> **Task requirements**
Write out, exactly as given, every line from the one holding "# Bore and bolt holes" to the one holding "if empty is", including both.

────────────────

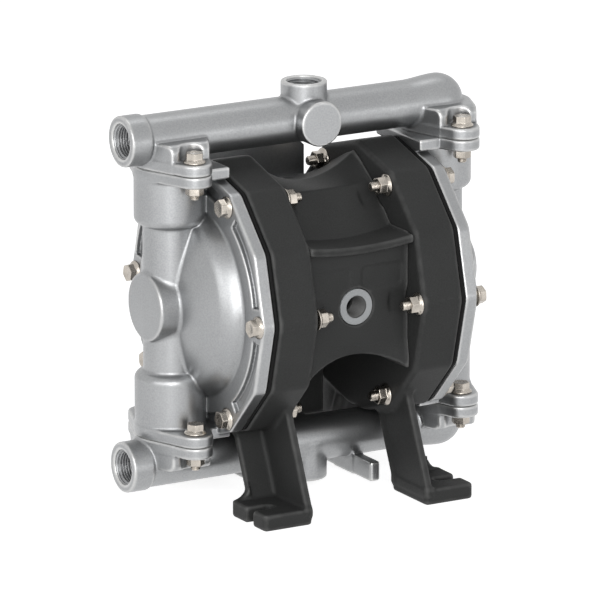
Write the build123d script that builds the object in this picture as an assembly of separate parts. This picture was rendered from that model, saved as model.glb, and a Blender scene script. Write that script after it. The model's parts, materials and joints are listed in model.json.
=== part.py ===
from build123d import *
import math
import os

# Air operated diaphragm pump with half inch fluid ports. Lengths are in millimetres.
# X runs along the diaphragm shaft, the front faces -Y, and Z is up.
# The origin is in the middle of the thread of the bottom port, below the middle of the shaft.

# Heights and stations of the main axes
shaft_height = 129.0
tower_x = 95.0
outlet_rise = 106.3
inlet_drop = 100.0
joint_drop = 17.6

# Stack along X on each side: centre housing, air cap, diaphragm rim, fluid cap flange
centre_half = 36.6
air_cap_depth = 28.1
flange_edge_round = 3.4
rim_thickness = 2.8
fluid_flange_thickness = 8.9

# Twelve-sided flange that the air caps, diaphragms and fluid caps share
flange_half_width = 84.0
flange_half_height = 87.3
flange_corner_r = 10.0
fluid_flange_inset = 0.8
tube_relief_gap = 0.6
cavity_r = 56.0

# Body bolts, as degrees upwards from the front around the shaft
body_bolt_circle_r = 77.2
body_bolt_angles = (0, 60, 120, 180, 222, 300)

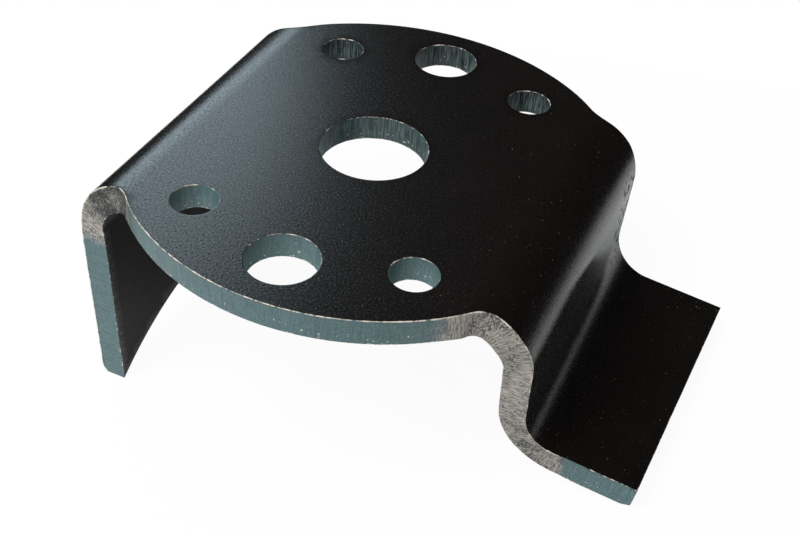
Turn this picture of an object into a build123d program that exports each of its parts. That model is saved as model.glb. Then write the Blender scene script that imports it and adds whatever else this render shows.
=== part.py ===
from build123d import *

import os
from math import cos, radians, sin, sqrt

# Front axle bracket: one piece of thick plate, cut to an outline and bent on a press brake.
# A round body carries a centre bore and six bolt holes. On -X a flange is bent square down, and its lower
# edge is an arch. On +X a narrowing tab is bent down into a web, and out again into a foot.
# The origin is the centre of the bore on the top face, +X points to the foot and +Z up. Millimetres, degrees.

# Plate and round body
sheet = 10.0
body_diameter = 185.0
inner_corner_radius = 12.0

# Holes through the body: the bore in the middle, and six bolt holes on one circle inside the rim. Two large
# ones are in line with the bore along Y, and four small ones stand on a rectangle.
bore_diameter = 40.0
rim_to_bolt_circle = 21.5
large_hole_diameter = 25.0
small_hole_diameter = 16.5
small_hole_spacing_x = 82.0

# Both bends beside the body: how far from the bore's centre their outer faces are, and the radius inside
flange_face_x = 86.0
web_face_x = 87.0
body_bend_radius = 13.0

# Flange on -X: its lower edge is an arch that springs from its corners
flange_width = 130.0
flange_depth = 100.0
arch_rise = 20.0

# Tab on +X: its sides are parallel for the first degrees of the bend beside the body, narrow evenly along
# the bent plate to the foot, and are parallel again there. Its bends and the end of the foot are a little
# out of square, further out at the rear.
tab_width = 126.0
tab_parallel_turn = 52.0
tab_bend_skew = 1.1
web_height = 24.5
foot_bend_radius = 16.0
foot_fall = 6.0
foot_reach = 136.0
foot_width = 108.5
foot_end_skew = 4.0

# The lower edges that the bracket stands on are worn round
worn_radius = 2.0

# Places that follow from these sizes
bolt_circle = body_diameter - 2 * rim_to_bolt_circle
small_hole_spacing_y = sqrt(bolt_circle**2 - small_hole_spacing_x**2)
outer_bend_radius = body_bend_radius + sheet
bend_start_x = web_face_x - outer_bend_radius
foot_turn = 90.0 - foot_fall
foot_start_x = web_face_x + foot_bend_radius * (1 - cos(radians(foot_turn)))
foot_length = (foot_reach - foot_start_x) / cos(radians(foot_fall))

# Where the parallel stretch ends on the inside of the bend, at the side that the skew brings nearer
skew_shift = tab_width / 2 * sin(radians(tab_bend_skew))
parallel_end_x = bend_start_x + body_bend_radius * sin(radians(tab_parallel_turn)) - skew_shift

# Longer than the whole bracket, for a volume that only has to reach past it
past_all = body_diameter + foot_reach

# The line of the outer face, from the lower edge of the flange over the body to the end of the foot
with BuildLine(Plane.XZ) as outer_line:
    flange_face = Line((-flange_face_x, -flange_depth), (-flange_face_x, -outer_bend_radius))
    flange_bend = JernArc(flange_face @ 1, flange_face % 1, outer_bend_radius, -90)
    top_face = Line(flange_bend @ 1, (bend_start_x, 0, 0))
    bend_start = JernArc(top_face @ 1, top_face % 1, outer_bend_radius, -tab_parallel_turn)
    bend_rest = JernArc(bend_start @ 1, bend_start % 1, outer_bend_radius, tab_parallel_turn - 90)
    web_face = PolarLine(bend_rest @ 1, web_height, direction=bend_rest % 1)
    foot_bend = JernArc(web_face @ 1, web_face % 1, foot_bend_radius, foot_turn)
    foot_face = PolarLine(foot_bend @ 1, foot_length, direction=foot_bend % 1)

# The same line with the plate's thickness behind it
with BuildLine(Plane.XZ) as section_outline:
    add(outer_line.line)
    offset(amount=sheet, side=Side.RIGHT)
section = make_face(section_outline.edges())

# Plan of the body, with the flange's width on one side and the tab's on the other
with BuildSketch() as plan:
    Circle(body_diameter / 2)
    with Locations((-body_diameter / 2, 0)):
        Rectangle(body_diameter, flange_width)
    with Locations((parallel_end_x / 2, 0)):
        Rectangle(parallel_end_x, tab_width)
    fillet(plan.edges().filter_by(GeomType.CIRCLE).vertices(), inner_corner_radius)

# Room for the whole plate: the plan straight through, and a bar that follows the bends and then narrows.
# The bar is thicker than the plate, on both of its sides, and thin enough to go round the bends.
bar_thickness = sheet + body_bend_radius
taper_start = Plane(origin=bend_start @ 1, x_dir=(0, 1, 0), z_dir=bend_start % 1)
foot_start = Plane(origin=foot_face @ 0, x_dir=(0, 1, 0), z_dir=foot_face % 0)
with BuildPart() as room:
    with BuildSketch(taper_start) as bar_section:
        with Locations((0, -sheet / 2)):
            Rectangle(tab_width, bar_thickness)
    with BuildSketch(foot_start) as foot_section:
        with Locations((0, -sheet / 2)):
            Rectangle(foot_width, bar_thickness)
    sweep(path=[bend_rest, web_face, foot_bend], multisection=True)
    sweep(bar_section.sketch, path=bend_start)
    extrude(foot_section.sketch, amount=past_all)
    extrude(plan.sketch, amount=past_all, both=True)

# The bent plate at full width. Its tab is turned about the bore's axis, which sets the bends out of square,
# and both sides reach past the middle, so that they overlap where the plate is flat.
with BuildPart() as bent_plate:
    extrude(section, amount=body_diameter / 2, both=True)
overlap = bore_diameter / 4
flange_side = split(bent_plate.part, bisect_by=Plane.YZ.offset(overlap), keep=Keep.BOTTOM)
tab_side = split(bent_plate.part, bisect_by=Plane.YZ.offset(-overlap), keep=Keep.TOP)

with BuildPart() as axle_bracket:
    # The bent plate, cut to its outline
    add(flange_side)
    add(tab_side.rotate(Axis.Z, -tab_bend_skew))
    add(room.part, mode=Mode.INTERSECT)

    # The end of the foot is cut a little out of square, further out at its rear corner
    rear_corner = foot_face @ 1 + Vector(0, foot_width / 2, 0)
    foot_normal = Axis(rear_corner, foot_start.y_dir)
    end_cut = Plane(origin=rear_corner, z_dir=foot_start.z_dir.rotate(foot_normal, -foot_end_skew))
    split(bisect_by=end_cut, keep=Keep.BOTTOM)

    # Arch in the lower edge of the flange
    with BuildSketch(Plane.YZ.offset(-flange_face_x)):
        with BuildLine():
            front, rear = (-flange_width / 2, -flange_depth), (flange_width / 2, -flange_depth)
            arch = ThreePointArc(front, (0, arch_rise - flange_depth), rear)
            Line(arch @ 1, arch @ 0)
        make_face()
    extrude(amount=sheet, both=True, mode=Mode.SUBTRACT)

    # Worn edges: the outer one along the arch, and the lower one along the end of the foot
    outer_face = axle_bracket.faces().sort_by(Axis.X)[0]
    foot_end = axle_bracket.faces().sort_by(Axis.X)[-1]
    fillet(outer_face.edges().filter_by(GeomType.CIRCLE), worn_radius)
    fillet(foot_end.edges().sort_by(Axis.Z)[0], worn_radius)

    # Bore and bolt holes
    Hole(bore_diameter / 2)
    with Locations((0, -bolt_circle / 2), (0, bolt_circle / 2)):
        Hole(large_hole_diameter / 2)
    with GridLocations(small_hole_spacing_x, small_hole_spacing_y, 2, 2):
        Hole(small_hole_diameter / 2)

axle_bracket.part.label = "axle_bracket"

os.makedirs("parts", exist_ok=True)
export_step(axle_bracket.part, "parts/axle_bracket.step")
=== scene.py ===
import math

import bmesh
import bpy
import numpy as np
from mathutils import Euler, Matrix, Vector
from mathutils.geometry import delaunay_2d_cdt


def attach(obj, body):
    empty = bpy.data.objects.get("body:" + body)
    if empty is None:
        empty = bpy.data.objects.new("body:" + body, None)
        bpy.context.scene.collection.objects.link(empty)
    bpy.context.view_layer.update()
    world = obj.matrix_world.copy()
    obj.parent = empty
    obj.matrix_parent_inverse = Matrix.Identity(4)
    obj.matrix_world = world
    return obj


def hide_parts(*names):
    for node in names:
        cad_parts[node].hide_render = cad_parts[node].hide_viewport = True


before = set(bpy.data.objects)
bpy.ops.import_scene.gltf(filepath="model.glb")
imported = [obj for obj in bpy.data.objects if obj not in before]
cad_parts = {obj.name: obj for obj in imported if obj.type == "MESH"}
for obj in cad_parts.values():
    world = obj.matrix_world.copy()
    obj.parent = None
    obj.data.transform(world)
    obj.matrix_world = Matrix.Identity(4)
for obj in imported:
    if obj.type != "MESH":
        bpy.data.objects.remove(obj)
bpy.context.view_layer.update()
mm = 0.001


def steelColour(hexColour):  # sRGB hex to linear
    parts = [int(hexColour[i:i + 2], 16) / 255 for i in (1, 3, 5)]
    return [c / 12.92 if c <= 0.04045 else ((c + 0.055) / 1.055) ** 2.4 for c in parts] + [1.0]


def addNode(tree, kind, settings=None, **inputs):  # an input is a value, or (node, output) to link
    node = tree.nodes.new(kind)
    for name, value in (settings or {}).items():
        setattr(node, name, value)
    for name, value in inputs.items():
        key = int(name[1:]) if name[0] == "i" and name[1:].isdigit() else name.replace("_", " ")
        if isinstance(value, tuple) and isinstance(value[0], bpy.types.Node):
            tree.links.new(value[0].outputs[value[1]], node.inputs[key])
        else:
            node.inputs[key].default_value = value
    return node


# The bracket in millimetres and degrees. It is drawn as the flat blank that was cut, x from the bore and y
# across, and that blank is then bent with its full thickness.
plate = {
    "thickness": 10.0,
    "rim": 92.5,
    "innerCorner": 12.0,
    "tabBendAt": 64.0,
    "flangeBendAt": 63.0,
    "bodyBend": 23.0,      # outside radius of both bends beside the body
    "webHeight": 24.5,
    "footBend": 16.0,      # radius of the foot's bend on the top face
    "footFall": 6.0,
    "footReach": 136.0,
    "footHalf": 54.25,
    "tabHalf": 63.0,
    "parallelTurn": 52.0,
    "tabSkew": 1.1,
    "footEndSkew": 4.0,
    "flangeDepth": 100.0,
    "flangeHalf": 65.0,
    "archRise": 20.0,
    "boltCircle": 71.0,
    "smallX": 41.0,
    "boreRadius": 20.0,
    "largeRadius": 12.5,
    "smallRadius": 8.25,
    # the press squeezes the inside of a bend out past the cut edge, and draws the outside in
    "tabSwell": (1.5, 0.7),
    "flangeSwell": (0.8, 1.3),
    "footSwell": (0.1, 1.0),
    "swellReach": 12.0,    # how far in from the edge it goes
    "swellSoft": 9.0,
}
edge = {
    "step": 0.6,           # between two columns of the cut wall
    "arris": 0.3,          # round that handling leaves on each arris
    "worn": 2.0,           # the arch and the foot's end stand on the ground, and are worn round there
    "wornRun": 4.0,
    "land": 0.35,          # strip of face beside the arris, as wide as scuffs reach
    "wallRows": (0.04, 0.14, 0.26, 0.38, 0.51, 0.64, 0.76, 0.88, 0.96),
    "arrisRows": 4,
    "wave": 0.05,          # drag lines and slow wander of the cut
    "waveTop": 0.3,        # share of the drag lines' depth at the top of the cut
    "waveGap": 1.8,
    "slowGap": 9.0,
    "calmRun": 5.0,        # the wave fades out this near to where the cut began
    "burr": 0.14,
    "burrGap": 1.3,
    "burrFrom": (0.88, 0.97),  # share of the way down the cut
    "inset": 0.15,
    "give": 0.02,          # share by which points beside a sharp corner make room
    "beadUnder": 0.5,      # dross sits only where the round is smaller
    "uvAlong": 0.01,
    "uvDown": 0.1,
    "outlineSeed": 11,
    "holeSeeds": (31, 7),  # the first, and the step to the next
}
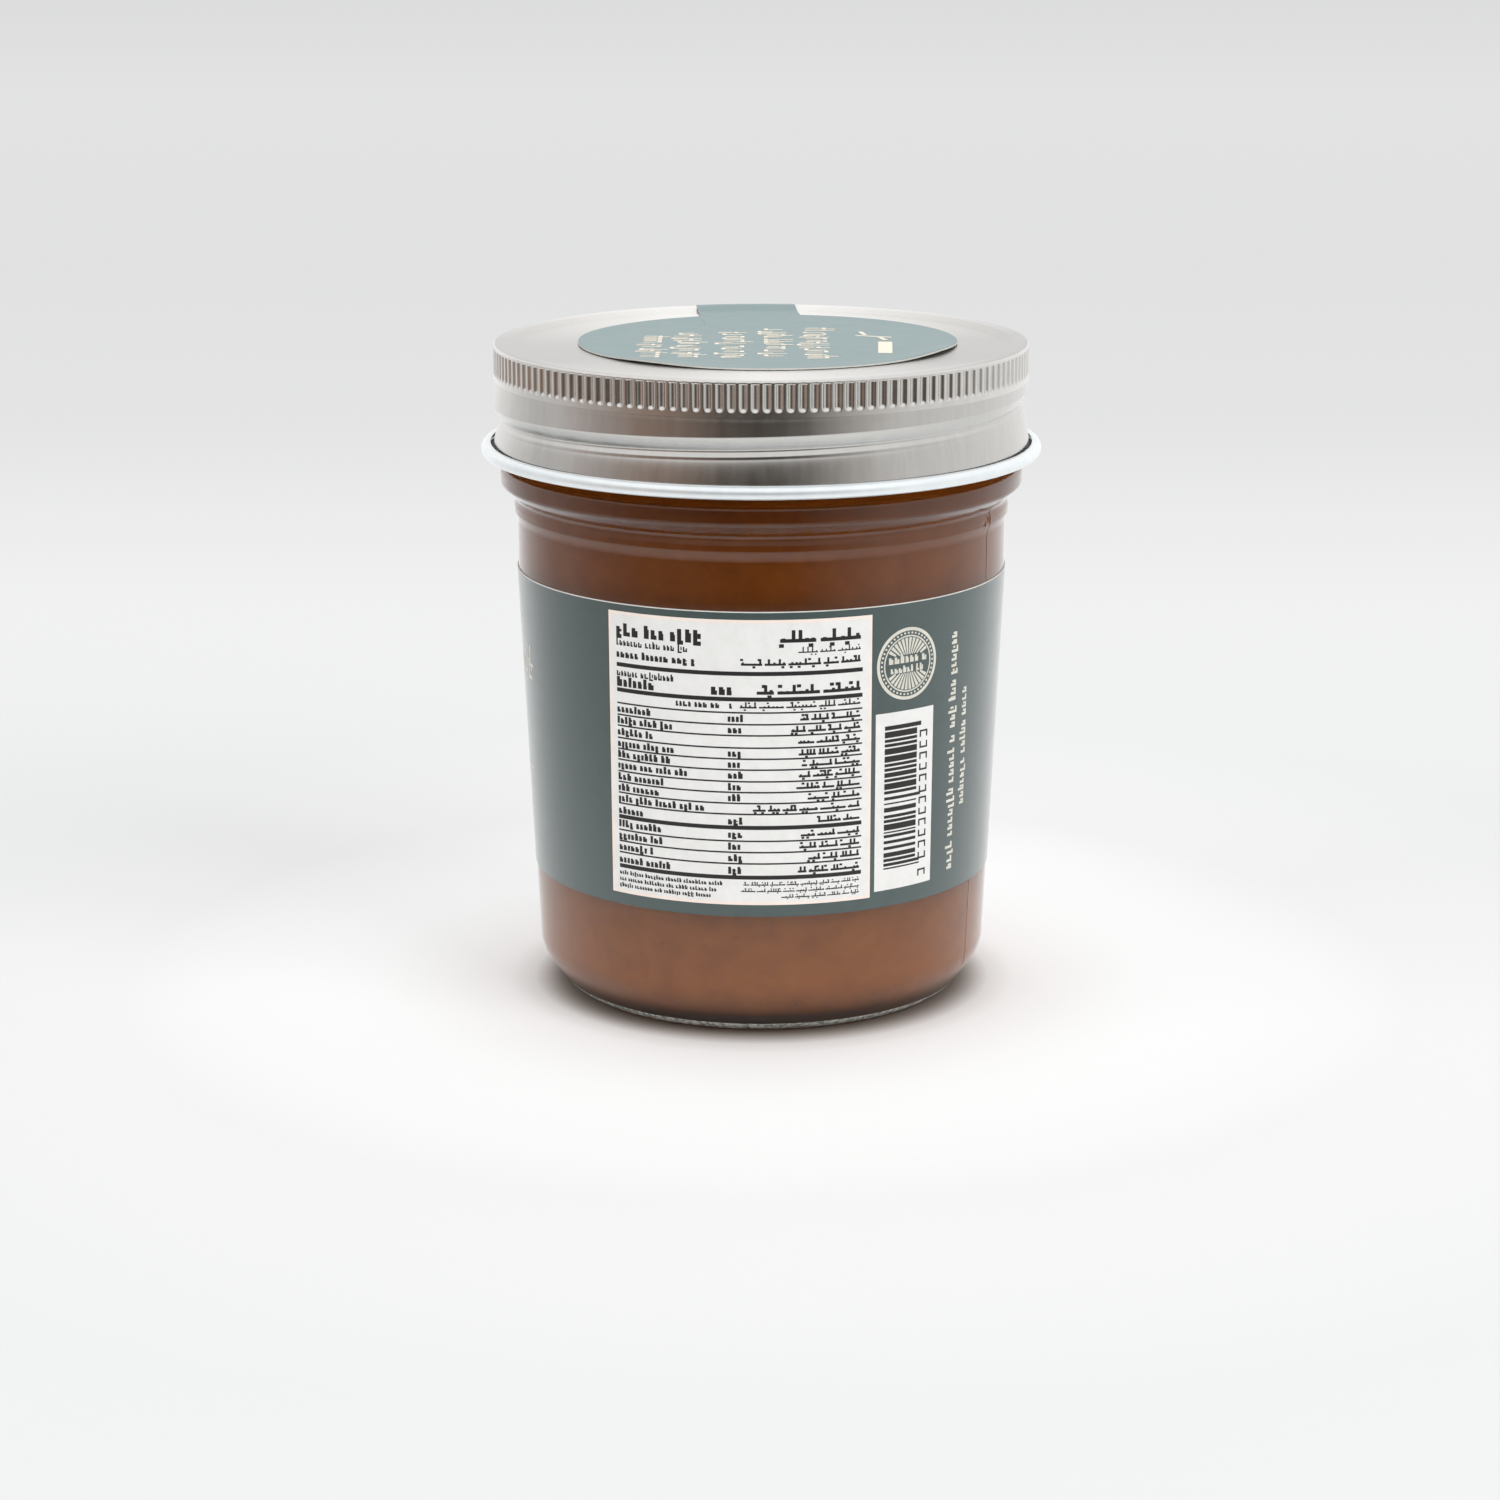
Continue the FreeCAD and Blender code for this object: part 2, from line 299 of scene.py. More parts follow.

────────────────

> **Task answer**
    # Bore and bolt holes
    Hole(bore_diameter / 2)
    with Locations((0, -bolt_circle / 2), (0, bolt_circle / 2)):
        Hole(large_hole_diameter / 2)
    with GridLocations(small_hole_spacing_x, small_hole_spacing_y, 2, 2):
        Hole(small_hole_diameter / 2)

axle_bracket.part.label = "axle_bracket"

os.makedirs("parts", exist_ok=True)
export_step(axle_bracket.part, "parts/axle_bracket.step")
=== scene.py ===
import math

import bmesh
import bpy
import numpy as np
from mathutils import Euler, Matrix, Vector
from mathutils.geometry import delaunay_2d_cdt


def attach(obj, body):
    empty = bpy.data.objects.get("body:" + body)
    if empty is None:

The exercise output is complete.